F for Fakes - Hoaxes, Counterfeits and Deception in Early Modern Science

Organized by Marco Beretta and Maria Conforti

The forgery or falsification of objects, as well as the creation or invention of artifacts consciously – if deceitfully – attributed to the remote or recent past, has long been an object of enquiry for historians, and especially for philologists and art historians. Images and texts are in fact among the most common hoaxes.


On the contrary, the role of ‘falses’ in the history of science, while anecdotically known for specific cases, has hardly been addressed as a general question, especially as regards the early modern age. Fakes and forgeries, as well as the alteration of data, have probably been perceived, especially by Whiggish narratives of science, as a shattering infringement of the tacit assumption that science is constant pursue of truth. While sciences dealing with mathematical methods, such as astronomy or physics, are seemingly more easily protected from the dangers and incursions of conscious or interested producers of false instruments or results, hoaxes have been frequent, even common, in fields such as zoology, botany, earth sciences, anatomy – and obviously in the disciplines broadly or loosely connected with antiquarianism. ‘False’ artifacts have been bought, collected, displayed and have often contributed to myths and legends, as well as to scientific ‘mistakes.’


The production of false objects (including texts) represents an answer to different needs, and their quality and number arguably may tell us many things about social contexts, artisanal practices, the construction and sharing of knowledge and the notion of creativity in different periods and places. The notion of expertise has recently become a focus for science historians, especially as concerns the medical and pharmaceutical disciplines, but it is still to be addressed as a central notion even for sciences and knowledge where expert learning and experience are seemingly subject to normative and more stringent laws, such as mechanics, engineering, chemistry.

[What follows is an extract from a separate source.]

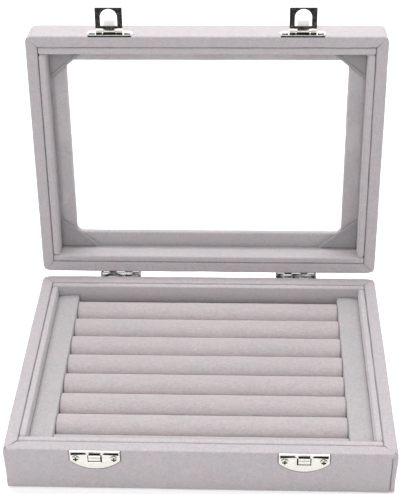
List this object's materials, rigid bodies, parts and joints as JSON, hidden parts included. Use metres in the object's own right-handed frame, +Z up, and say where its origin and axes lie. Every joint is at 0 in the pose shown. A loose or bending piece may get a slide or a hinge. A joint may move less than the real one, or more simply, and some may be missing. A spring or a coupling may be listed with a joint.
{
  "type": "ring display box",
  "caption": "Velvet-covered ring display box with padded ring rolls, a glazed lid that stands open on stop hinges, and chromed flip latches at the front.",
  "frame": {"origin": "centre of the base's underside, on the surface that the box rests on", "axes": "+X along the box's width to its right, +Y to the rear towards the hinges, +Z up; the latches are at -Y"},
  "size_m": [0.2, 0.1866, 0.1944],
  "materials": {
    "velvet": "short pile",
    "foam": "soft",
    "wood": "raw",
    "card": "plain",
    "glass": "clear",
    "chromed_steel": "polished"
  },
  "bodies": {
    "base": {"base_front_board": "wood", "base_rear_board": "wood", "base_left_board": "wood", "base_right_board": "wood", "floor_board": "wood", "base_velvet_cover": "velvet", "bottom_cloth": "velvet", "base_front_liner": "velvet", "base_rear_liner": "velvet", "base_left_liner": "velvet", "base_right_liner": "velvet", "tray_card": "card", "roll_sleeve_1": "velvet", "roll_sleeve_2": "velvet", "roll_sleeve_3": "velvet", "roll_sleeve_4": "velvet", "roll_sleeve_5": "velvet", "roll_sleeve_6": "velvet", "roll_sleeve_7": "velvet", "front_filler_roll": "velvet", "foam_core_1": "foam", "foam_core_2": "foam", "foam_core_3": "foam", "foam_core_4": "foam", "foam_core_5": "foam", "foam_core_6": "foam", "foam_core_7": "foam", "left_side_strip": "velvet", "right_side_strip": "velvet", "left_base_leaf": "chromed_steel", "right_base_leaf": "chromed_steel", "left_hinge_pin": "chromed_steel", "right_hinge_pin": "chromed_steel", "base_leaf_nails": "chromed_steel", "left_keeper_plate": "chromed_steel", "right_keeper_plate": "chromed_steel", "keeper_screws": "chromed_steel"},
    "lid": {"lid_front_board": "wood", "lid_rear_board": "wood", "lid_left_board": "wood", "lid_right_board": "wood", "window_board": "wood", "lid_velvet_cover": "velvet", "window_glass": "glass", "lid_front_liner": "velvet", "lid_rear_liner": "velvet", "lid_left_liner": "velvet", "lid_right_liner": "velvet", "corner_patches": "velvet", "left_lid_leaf": "chromed_steel", "right_lid_leaf": "chromed_steel", "lid_leaf_nails": "chromed_steel", "left_lid_plate": "chromed_steel", "right_lid_plate": "chromed_steel", "lid_plate_screws": "chromed_steel", "left_hasp_pin": "chromed_steel", "right_hasp_pin": "chromed_steel"},
    "left_latch": {"left_hasp": "chromed_steel"},
    "right_latch": {"right_hasp": "chromed_steel"}
  },
  "joints": [
    {"name": "lid_hinge", "type": "hinge", "parent": "base", "child": "lid", "pos_m": [0, 0.0767, 0.02715], "axis": [1, 0, 0], "range_deg": [0, 95]},
    {"name": "left_latch_turn", "type": "hinge", "parent": "lid", "child": "left_latch", "pos_m": [-0.053, 0.0921, 0.18079], "axis": [1, 0, 0], "range_deg": [-90, 90]},
    {"name": "right_latch_turn", "type": "hinge", "parent": "lid", "child": "right_latch", "pos_m": [0.053, 0.0921, 0.18079], "axis": [1, 0, 0], "range_deg": [-90, 90]}
  ]
}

A special attention will be given to the use of fakes both for ideological or religious purposes and for the building and enforcing of ‘scientific’ theories. Questions of trust and of the social value of science and learning are obviously crucial for the evaluation, acceptance, and exposing of hoaxes, fakes and false results. However, far from endorsing a simplistic ‘constructivist’ notion of the sciences in the early modern age, the workshop (following Nuncius’ line of enquiry) will specifically address questions such as the conditions and techniques of production, in general the ‘material’ history of false objects. One of the questions to be addressed will be the role played by ‘fakes’ in shaping learning and knowledge.


The topics will be chosen so as to cover a chronology spanning from the Renaissance to the early modern age and the scientific revolution, and a broad range of scientific fields and disciplines, with a special attention to specific case-histories.